The Vancouver guys filed in singing Rufus Wainwright’s "Oh What A World" and then segued into "Big Yellow Taxi." There was a certain Canadian pride going on right along with the gay stripe, and one couldn’t help noticing it as the program unfolded with "Canadian Man" and "Un canadien errant" in the mix.
The great Northwest of the United States sung back later on in the day, though, with the Seattle Men’s Chorus, who filed in to a packed-to-capacity Boettcher Concert Hall in three groups: One on stage, and two in different parts of the audience, a fitting configuration for their opening number, "Everyone Sang."

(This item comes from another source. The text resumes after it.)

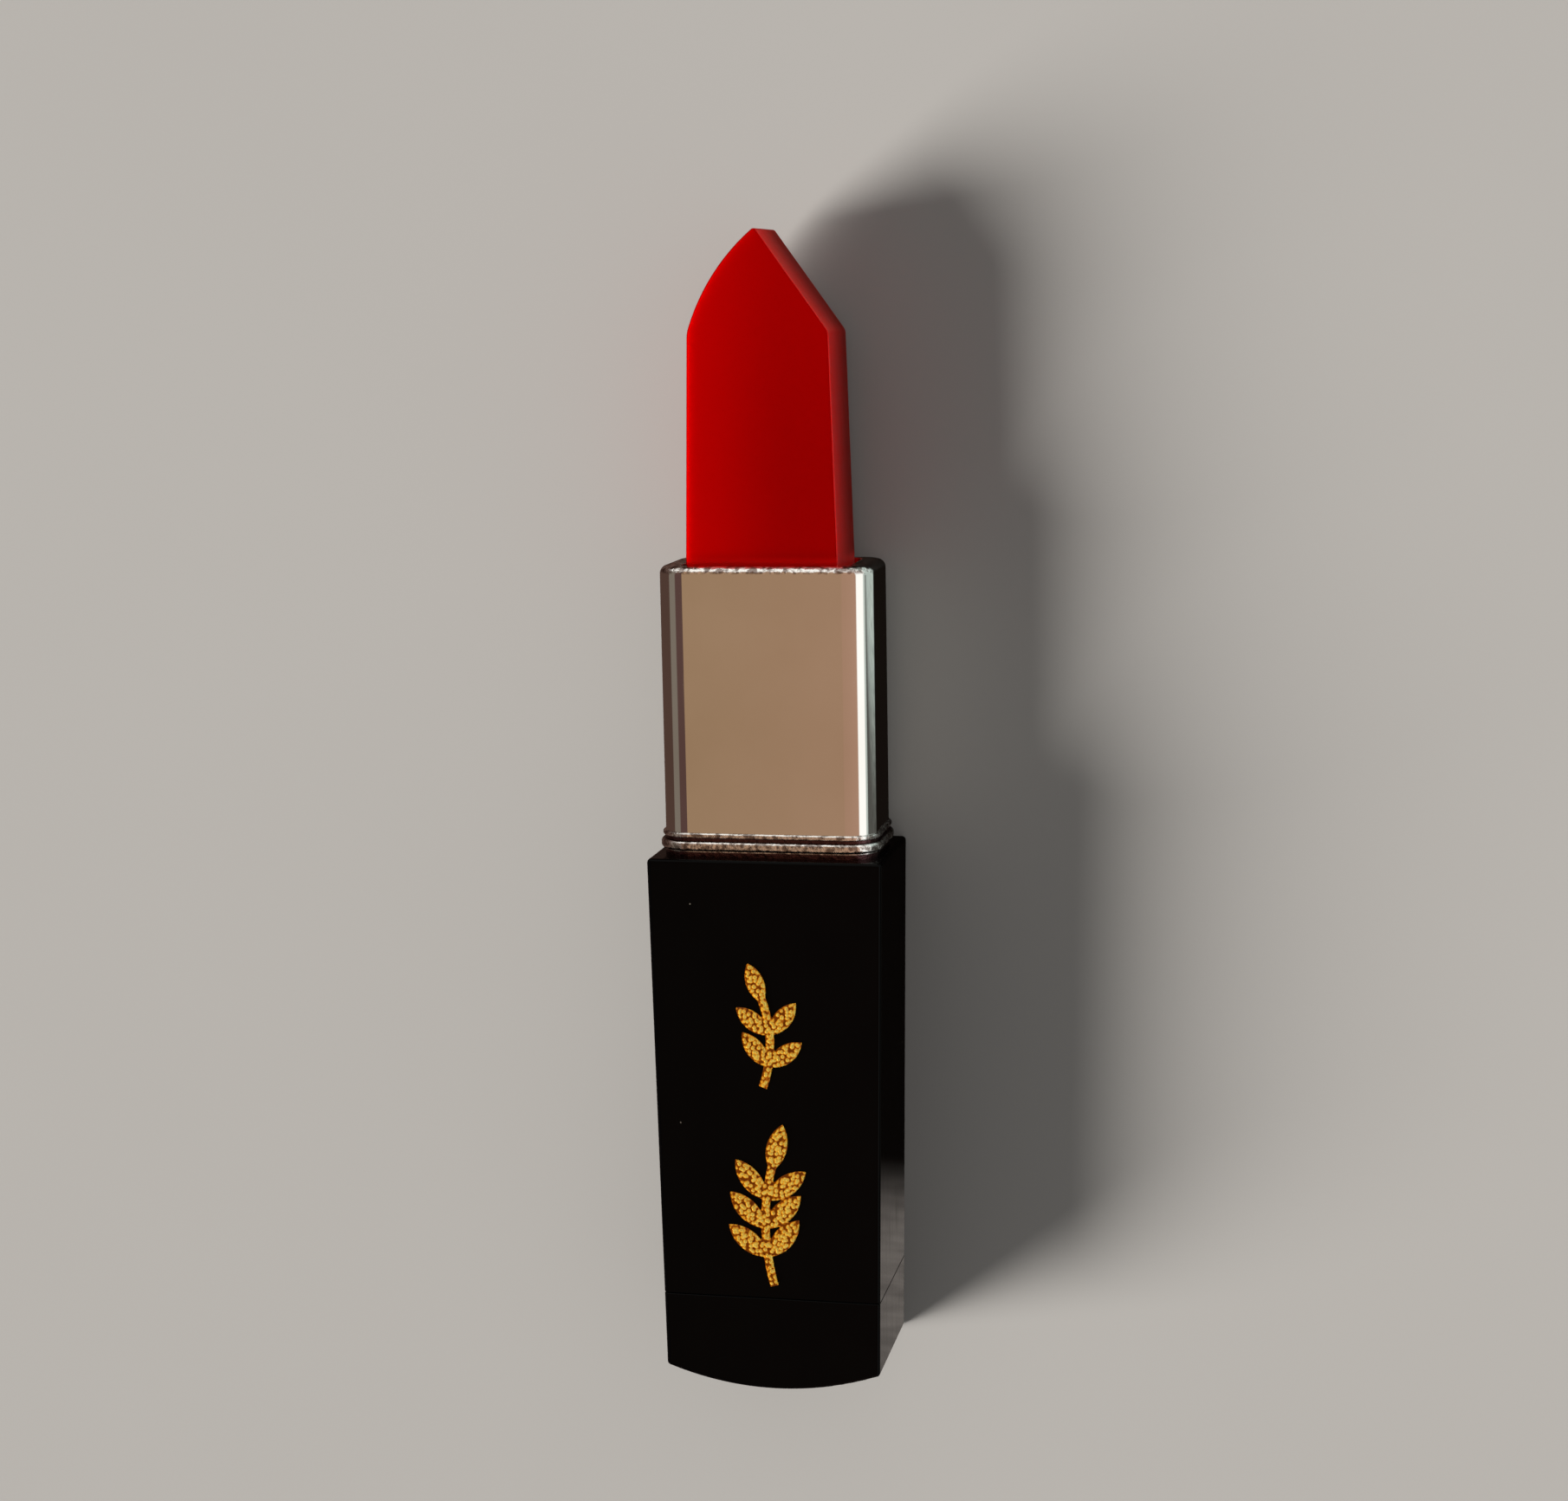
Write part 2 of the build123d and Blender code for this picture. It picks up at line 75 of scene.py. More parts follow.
# Key light: from the left and a little from below, low over the floor. Fill: a world that varies
# from one side to the other
KEY_ELEVATION = 24
KEY_HEADING = 23  # degrees from +X towards +Y, the way its light travels
KEY_SOFTNESS = 28  # degrees across
KEY_STRENGTH = 6.2
KEY_COLOUR = (1.0, 0.97, 0.93)
FILL_LOW = (0.10, 0.096, 0.092)
FILL_HIGH = (0.36, 0.355, 0.35)
FILL_SIDE = (0.8, 0.6, 0.0)  # where the fill is strongest
FILL_RANGE = (-0.8, 0.9)  # how far a direction points to that side at the low and the high fill

# Floor: a pale sheet that the camera sees, and a glowing one, painted with the floor's light and shadow, that
# only reflections see
FLOOR_SIZE = 6.0
FLOOR_COLOUR = (0.47, 0.457, 0.44)
BACKDROP_COLOUR = (0.49, 0.476, 0.458)
PAINTED_REFLECTION_FLOOR_LIFT = 0.02 * MM
# Colours the glowing floor shows to reflections: a painted dark left, painted shadow close by on the right,
# painted light by the case's foot and beyond the shadow
PAINTED_LEFT_FLOOR = (0.085, 0.048, 0.037)
SHADED_FLOOR = (0.007, 0.005, 0.004)
PAINTED_LIT_FLOOR_FOOT = (0.46, 0.41, 0.37)
PAINTED_LIT_FLOOR_RIGHT = (0.52, 0.60, 0.56)
PAINTED_DIM_FLOOR_RIGHT = (0.10, 0.10, 0.09)
FOOT_SPAN = (-32, -40)  # mm along Y, from the painted shadow to the painted lit floor by the foot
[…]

Once the Boys from Seattle were all up on the stage they followed up with "O Magnum Mysterium" (I might have guessed it to be an Eric Whiteacre composition, but it turned out to be a work by Morten Lauridsen); then, despite the July weather outside, the space within the hall became very Yulish indeed with "Black Christmas," a hilarious jab at racism in popular culture led by seven African American soloists.
In 2010, the Seattle and Boston choruses co-commissioned a work based on the memoirs of a young gay man murdered by the Nazis. The young man’s lover escaped the terror that swept Europe, and preserved the memoirs, which have become the basis for various interpretations. The work the two choruses commissioned is titled "For A Look or a Touch," and the Seattle Men’s Chorus delivered a riveting rendition of one of the cycle’s most intense pieces, "A Hundred Thousand Stars."
But not all was solemnity; the Seattle lads also treated their audience to their reading of Israel Kamakawiwo`ole’s version of "Somewhere Over the Rainbow" (while wearing leis, naturally!), before finishing up with Eric Lane Barnes’ "Don’t Knock It," sung while eight members of the chorus performed an elaborate hand dance on small tables. It was a dazzling finish.